You don't have to accept total vulnerability here. There are real things you can do to reduce your exposure.

Diversify where you buy. Concentrating your entire library on a single platform is the highest-risk approach. Spreading purchases across two or three services means a single closure doesn't wipe everything out.

Prioritize DRM-free purchases when possible. Sites like Smashwords (now Draft2Digital's retail store), Itch.io for indie authors, and direct author websites often sell DRM-free EPUB files. These can be stored on your own devices indefinitely.

Download what you can. If a platform allows you to download files to a local device — even in a DRM-protected format — do it. At minimum, you'll have the file if the platform goes dark, even if accessing it later becomes complicated.

Keep records of your purchases. Screenshots, email receipts, order histories — document what you've bought. If a platform closes and offers compensation or migration options, having proof of purchase matters.

Watch for warning signs. Platforms that go quiet on social media, stop updating their apps, or announce major ownership changes are worth monitoring closely. If something feels unstable, it's worth downloading your library sooner rather than later.

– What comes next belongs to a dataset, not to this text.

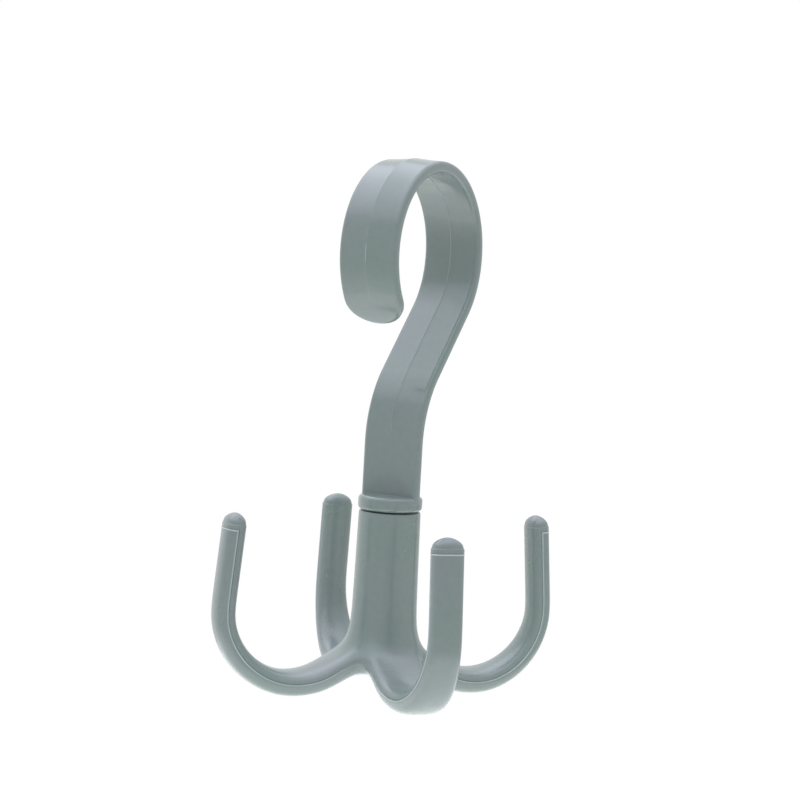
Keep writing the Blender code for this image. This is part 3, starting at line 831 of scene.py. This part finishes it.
# The line is pale along the leg and the U and fades towards the hub, and the streaks run along each arm.
# Both values are made before either is fetched, as making one moves the other.
PALE_DEPTH = 50 * MM
FADED_DEPTH = 62 * MM
FADED_PALENESS = 0.3
BEAD_EDGE_PALENESS = 0.45
CLAW_DULLNESS = 0.22
claws.data.attributes.new("paleness", "FLOAT", "POINT")
claws.data.attributes.new("flow", "FLOAT_VECTOR", "POINT")
paleness = claws.data.attributes["paleness"].data
flow = claws.data.attributes["flow"].data
for vertex, pale, run in zip(claws.data.vertices, paleness, flow):
    place = vertex.co - rim
    reach = math.hypot(place.x, place.y)
    faded = min(1, max(0, (-place.z - PALE_DEPTH) / (FADED_DEPTH - PALE_DEPTH)))
    grown = min(1, max(0, (reach - BEAD_STARTS[0]) / BEAD_STARTS[0]))
    shown = (vertex.index in crest) + BEAD_EDGE_PALENESS * (vertex.index in outer_row)
    pale.value = shown * (1 + faded * (FADED_PALENESS - 1)) * grown
    outward = Vector((place.x, place.y, 0)).normalized() * SOCKET_RIM_RADIUS
    run.vector = (outward.x, outward.y, place.z - reach)
claws.data.attributes.remove(claws.data.attributes["outer_half"])
bpy.ops.object.select_all(action="DESELECT")
claws.select_set(True)
bpy.ops.object.shade_smooth_by_angle(angle=CLAW_CREASE)

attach(claws, "claws")
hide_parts("claw_body")
claws.data.materials.append(moulded_plastic("sage_claw_plastic", CLAW_DULLNESS))

# Camera, at the height and turn that the photograph is taken from. Its place is given from the claws' rim,
# straight back along its own line of sight, and then right and up in its own frame.
CAMERA_TURN = math.radians(-60.955)
CAMERA_ELEVATION = math.radians(4.3945)
CAMERA_ROLL = math.radians(3.2362)
CAMERA_DISTANCE = 809.913 * MM
CAMERA_RIGHT = 3.559 * MM
CAMERA_UP = 38.604 * MM
FOCAL_LENGTH_MM = 104.45
SENSOR_WIDTH_MM = 36
turned = Matrix.Rotation(CAMERA_TURN, 4, "Z") @ Matrix.Rotation(math.pi / 2 - CAMERA_ELEVATION, 4, "X")
turned = turned @ Matrix.Rotation(CAMERA_ROLL, 4, "Z")
lens = bpy.data.cameras.new("camera")
lens.lens = FOCAL_LENGTH_MM
lens.sensor_width = SENSOR_WIDTH_MM
camera = bpy.data.objects.new("camera", lens)
bpy.context.scene.collection.objects.link(camera)
camera.matrix_world = (
    Matrix.Translation(rim) @ turned @ Matrix.Translation((CAMERA_RIGHT, CAMERA_UP, CAMERA_DISTANCE))
)
bpy.context.scene.camera = camera

# Plain white floor, a sheet of white acrylic that is lit through from below. The hanger hangs, so the
# floor lies some way under it.
FLOOR_RADIUS = 0.22
FLOOR_SIDES = 96
FLOOR_DROP = 0.06
FLOOR_COLOUR = (0.9, 0.9, 0.9, 1)
FLOOR_ROUGHNESS = 0.9
FLOOR_GLOW_COLOUR = (0.98, 1, 0.83, 1)
FLOOR_GLOW = 0.47
bpy.ops.object.select_all(action="DESELECT")
bpy.ops.mesh.primitive_circle_add(
    vertices=FLOOR_SIDES,
    radius=FLOOR_RADIUS,
    fill_type="NGON",
    location=(0, 0, cad_box[0].z - FLOOR_DROP),
)
floor = bpy.context.object
floor.name = "floor"
acrylic = bpy.data.materials.new("white_acrylic")
acrylic.use_nodes = True
acrylic_shader = acrylic.node_tree.nodes["Principled BSDF"]
acrylic_shader.inputs["Base Color"].default_value = FLOOR_COLOUR
acrylic_shader.inputs["Roughness"].default_value = FLOOR_ROUGHNESS
acrylic_shader.inputs["Emission Color"].default_value = FLOOR_GLOW_COLOUR
acrylic_shader.inputs["Emission Strength"].default_value = FLOOR_GLOW
floor.data.materials.append(acrylic)

# Light of a white studio: a bluish sky of softboxes overhead, strongest behind on the left, over a dimmer
# surround. Each level has four strengths: front right, front left, back right and back left. A pair of
# heights, as the sine of the elevation, says from where to where one level passes into the next.
SURROUND = (0.73, 0.68, 0.81, 1.1)
LOW_SKY = (0.92, 1.3, 1.41, 2.1)
HIGH_SKY = (0.98, 1.6, 1.32, 2.58)
ZENITH = 2.1
BELOW = 1.28
TO_SURROUND = (-0.8, -0.25)
TO_LOW_SKY = (0.575, 0.6)
TO_HIGH_SKY = (0.64, 0.74)
TO_ZENITH = (0.84, 0.94)
TO_BACK = (-0.4, 0.4)
TO_LEFT = (-0.4, 0.4)
SURROUND_TINT = (1, 1, 1, 1)
SKY_TINT = (0.99, 0.98, 1.1, 1)
away = Vector((-math.sin(CAMERA_TURN), math.cos(CAMERA_TURN), 0))
leftward = Vector((-away.y, away.x, 0))
world = bpy.data.worlds.new("studio")
world.use_nodes = True
nodes = world.node_tree.nodes
links = world.node_tree.links
direction = nodes.new("ShaderNodeTexCoord").outputs["Generated"]
split = nodes.new("ShaderNodeSeparateXYZ")
links.new(direction, split.inputs["Vector"])


def along(way):
    """How far the direction of the light points a given way."""
    node = nodes.new("ShaderNodeVectorMath")
    node.operation = "DOT_PRODUCT"
    node.inputs[1].default_value = way
    links.new(direction, node.inputs[0])
    return node.outputs["Value"]


def passing(source, limits):
    """Goes smoothly from nothing to one, as a value passes from one limit to the other."""
    node = nodes.new("ShaderNodeMapRange")
    node.interpolation_type = "SMOOTHSTEP"
    node.inputs["From Min"].default_value, node.inputs["From Max"].default_value = limits
    links.new(source, node.inputs["Value"])
    return node.outputs["Result"]


def blend(share, first, second):
    """Passes from a first light to a second one as the share goes from nothing to one."""
    node = nodes.new("ShaderNodeMix")
    node.data_type = "FLOAT"
    links.new(share, node.inputs["Factor"])
    for socket, value in (("A", first), ("B", second)):
        if isinstance(value, float):
            node.inputs[socket].default_value = value
        else:
            links.new(value, node.inputs[socket])
    return node.outputs["Result"]


backness = passing(along(away), TO_BACK)
leftness = passing(along(leftward), TO_LEFT)


def quarters(front_right, front_left, back_right, back_left):
    """Passes between the strengths of a level's four quarters."""
    return blend(backness, blend(leftness, front_right, front_left), blend(leftness, back_right, back_left))


height = split.outputs["Z"]
over_floor = blend(passing(height, TO_SURROUND), BELOW, quarters(*SURROUND))
high_sky = blend(passing(height, TO_ZENITH), quarters(*HIGH_SKY), ZENITH)
sky = blend(passing(height, TO_HIGH_SKY), quarters(*LOW_SKY), high_sky)
in_sky = passing(height, TO_LOW_SKY)
light = blend(in_sky, over_floor, sky)
seen = nodes.new("ShaderNodeLightPath").outputs["Is Camera Ray"]
tint = nodes.new("ShaderNodeMix")
tint.data_type = "RGBA"
links.new(in_sky, tint.inputs[0])
tint.inputs[6].default_value = SURROUND_TINT
tint.inputs[7].default_value = SKY_TINT
links.new(tint.outputs[2], nodes["Background"].inputs["Color"])
links.new(blend(seen, light, 1.0), nodes["Background"].inputs["Strength"])
bpy.context.scene.world = world
bpy.context.scene.view_settings.view_transform = "Standard"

The Bigger Question We Should Be Asking

There's a broader conversation worth having here, one that goes beyond individual reading habits. The current model — where readers pay purchase prices but receive rental-level rights — is genuinely unfair, and it's starting to get the scrutiny it deserves.

Some consumer advocates have pushed for legislation requiring clearer disclosure when digital "purchases" are actually licenses. Others argue for a right of digital resale, similar to the first-sale doctrine that governs physical books. Neither has gained significant traction yet, but the conversation is moving.

Until the legal landscape catches up, the responsibility falls on readers to understand what they're actually buying. Your digital library can be a rich, portable, deeply personal collection — but it's worth knowing exactly how secure that collection really is, and taking steps to protect it accordingly.

Because a library you can lose isn't really yours to begin with.